Reagan’s economic boom did not end there. The Tax Relief Act of 1986 eliminated all tax brackets except for two: a 15% bracket and a top bracket at the 28% rate. The results were astounding. Government revenues nearly doubled from $500 billion to $909 billion. Crushing double-digit inflation when Reagan took office fell steadily throughout the remainder of the 80s averaging 3%, while growth averaged 4% throughout that same period.
Meanwhile, the economy jumped by leaps and bounds in business growth, economic investment, new home sales, personal saving, median family income, along with a host of other economic indicators. All of this set the stage for the longest bull market run in U.S. history. Deficits aside (which did increase, but for reasons related to spending not tax cuts) the Reagan economy led to the type of growth not even witnessed under the boldness of JFK.
Looking at the present, it is all too important that we focus on the past. Kennedy understood the significance of serious tax cuts when he stated, “Every dollar released from taxation that is spent or invested will help create a new job and a new salary. And these new jobs and new salaries can create other jobs and other salaries and more customers and more growth for an expanding American economy….”

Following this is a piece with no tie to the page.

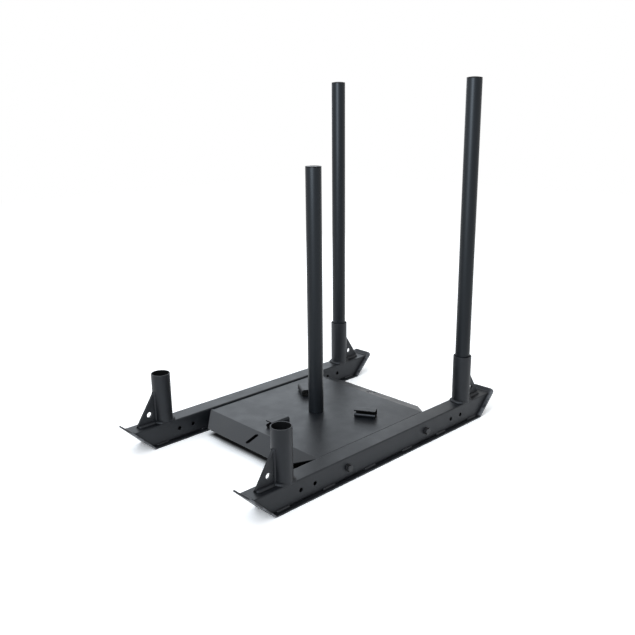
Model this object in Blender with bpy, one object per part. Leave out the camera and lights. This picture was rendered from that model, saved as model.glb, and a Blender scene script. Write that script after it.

JFK recognized that high taxation “siphons out of the private economy too large a share of personal and business purchasing power; that it reduces the financial incentives for personal effort, investment, and risk-taking.” The approach taken by Kennedy was that of Mellon and Coolidge which produced the “Roaring 20s.” Reagan, witnessing Kennedy’s success, drew on the policies of JFK and created economic magic. Let the proven policies of the past speak for themselves and they will sing us a song of unparalleled prosperity. Going forward, let us enjoy that sweet music, and allow the rhetoric and the falsehoods on tax cuts to be reduced to the ashes of the so-called new norm.
Scott Fulmer says
This is still tax-cut rhetoric. Kennedy’s economic policies were not simplistic, supply-side measures. Plus, despite what is called here an economic up-tick, the deficit is ballooning. Funny, so is inequality. But Wall St has CIA. So rhetoric is cheap.